Step 1: Configure your job to create a JWT:

YAML

id_tokens:
  MY_JOB_JWT:
    aud: "cms-cat-grid-proxy-service.app.cern.ch"

Step 2: Query the CAT service to get a proxy:

BASH

proxy=$(curl --fail-with-body -H "Authorization: ${MY_JOB_JWT}" "https://cms-cat-grid-proxy-service.app.cern.ch/api" | tr -d \")

Step 3: Decode and store the proxy:

YAML

  - printf $proxy | base64 -d > myproxy
  - export X509_USER_PROXY=$(pwd)/myproxy

Important: CVMFS and Environment Variables

Your image must have CVMFS mounted (e.g., tags: [cvmfs]).
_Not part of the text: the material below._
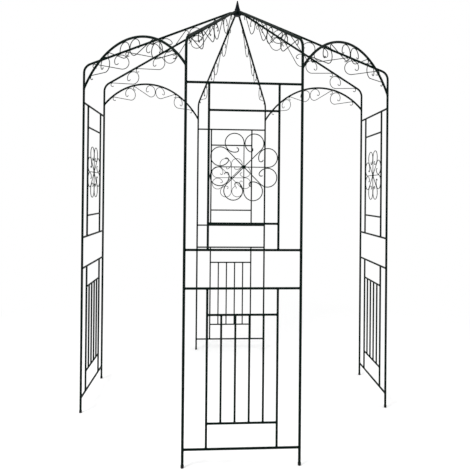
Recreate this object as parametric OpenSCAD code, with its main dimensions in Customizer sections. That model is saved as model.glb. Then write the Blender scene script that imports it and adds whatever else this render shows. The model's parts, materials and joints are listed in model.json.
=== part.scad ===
// Octagonal garden pavilion of welded steel tube, open on four diagonal sides.
// Four narrow trellis sides each stand between two posts. Each post carries a roof
// rib that bends inward and rises to a central hub with a spike. A round arch spans
// each doorway between two sides. Wire scrolls hang under every arch and rib.
// Millimetres, +Z up, origin on the ground at the middle. The front faces -Y.

/* [Plan] */
// Spacing of the two posts of one side, centre to centre
side_w = 550; // [480:10:640]
// Distance from the middle to the plane of each side
side_dist = 900; // [820:10:1100]

/* [Heights] */
// Top of the posts, where the roof ribs plug in
post_h = 1840; // [1700:10:2100]
// From the posts' tops up to the ends of the arches, on centre lines
spring_rise = 40; // [25:1:60]
// Rise of each arch above its ends
arch_rise = 207; // [185:1:240]
// From the posts' tops up to the eaves corner, where the bend's straight parts would cross
eaves_rise = 170; // [150:5:200]
// From the eaves corner up to the ribs' short flat ends at the hub
hub_rise = 430; // [380:5:480]

/* [Tube and wire] */
// Outer diameter of the posts, roof ribs and arches
post_d = 13; // [12:0.1:13.4]
// Wall of the posts' tube at the plug sockets
tube_wall = 1.2; // [1:0.1:1.6]
// Diameter of the rails that span from post to post
rail_d = 11.5; // [11.1:0.1:12]
// Diameter of the inner uprights
upright_d = 11; // [10.6:0.1:11]
// Diameter of the short cross bars
cross_d = 10.5; // [10.1:0.1:10.5]
// Diameter of the balusters
baluster_d = 10; // [8.5:0.1:10]
// Diameter of the scroll wire
wire_d = 4.5; // [3.5:0.1:5]
// Room left at each weld
weld_gap = 0.2; // [0.1:0.05:0.3]

/* [Plug joints] */
// Length of the rib's plug in the post
plug_len = 40; // [20:2:60]
// Room round the plug
plug_play = 0.2; // [0.1:0.05:0.4]
// Room under the plug's end
plug_room = 1; // [0.5:0.5:5]
// Height of the foot caps
cap_h = 14; // [10:1:30]
// Wall of the foot caps
cap_wall = 1.2; // [1:0.1:1.8]
// Thickness of the foot caps' floor
cap_floor = 3; // [2.5:0.5:5]
// Rounding of the foot caps' lower edge
cap_edge = 3.5; // [1:0.5:3.5]
// Room between foot cap and post
cap_play = 0.1; // [0.05:0.05:0.3]

/* [Trellis sides] */
// Level of the lowest rail
low_rail_z = 85; // [60:5:120]
// Level of the rail above the balusters
waist_rail_z = 835; // [800:5:880]
// Level of the rail below the rosette
chest_rail_z = 1015; // [960:5:1060]
// From the top rail up to the posts' tops
top_rail_drop = 40; // [30:1:80]
// Distance of each inner upright from the middle of the side
upright_x = 166; // [150:1:190]
// From the lowest rail up to the cross bar under the balusters
low_cross_rise = 119; // [60:1:180]
// From the cross bar over the balusters up to the waist rail
waist_cross_drop = 124; // [60:1:180]
// From the chest rail up to the cross bar under the rosette
chest_cross_rise = 124; // [60:1:160]
// From the cross bar over the rosette up to the top rail
top_cross_drop = 129; // [60:1:160]
// Balusters in one side
balusters = 4; // [2:1:6]

/* [Rosettes] */
// Loops round one rosette
petals = 8; // [6:2:10]
// Turn of each rosette loop before its end curl, in degrees
petal_turn = 285; // [260:5:300]
// Diameter of the boss in the middle
boss_d = 18; // [16:1:26]
// Thickness of the boss
boss_t = 7; // [5.5:0.5:10]
// How far each spoke reaches into the boss
spoke_sink = 2.5; // [1:0.1:3]

/* [Scrolls] */
// Bend radius of the big loops, to the wire's centre
loop_r = 42; // [36:1:46]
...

Depending on the image environment, you may also need to export grid security variables:

YAML

  - export X509_VOMS_DIR=/cvmfs/grid.cern.ch/etc/grid-security/vomsdir/
  - export VOMS_USERCONF=/cvmfs/grid.cern.ch/etc/grid-security/vomses/
  - export X509_CERT_DIR=/cvmfs/grid.cern.ch/etc/grid-security/certificates/

YAML

test_proxy_service:
  image:
    name: registry.cern.ch/docker.io/cmssw/el7:x86_64
  tags:
    - cvmfs
  id_tokens:
    MY_JOB_JWT:
      aud: "cms-cat-grid-proxy-service.app.cern.ch"
  before_script:
    - 'proxy=$(curl -H "Authorization: ${MY_JOB_JWT}" "https://cms-cat-grid-proxy-service.app.cern.ch/api" | tr -d \")'
  script:
    - printf $proxy | base64 -d > myproxy
    - export X509_USER_PROXY=$(pwd)/myproxy
    - export X509_CERT_DIR=/cvmfs/grid.cern.ch/etc/grid-security/certificates/
    - voms-proxy-info

Callout

With both CAT services in place, you now have automatic, secure access to CMS data and grid resources in your CI pipeline—no manual certificate management required!

Key Points
  • CAT services simplify CMS resource access in GitLab CI by eliminating manual certificate and credential management.
  • CAT services only work in the cms-analysis namespace for security; move your project there via Settings > General > Advanced > Transfer project.
  • The CAT EOS file service provides JWT-authenticated access to datasets in /eos/cms/store/group/cat via the cmscat service account.
  • The CAT VOMS proxy service provides short-lived grid proxies without storing personal certificates; proxies are returned as base64-encoded strings.
  • Both services require configuring id_tokens in .gitlab-ci.yml and querying CAT endpoints to retrieve authentication tokens.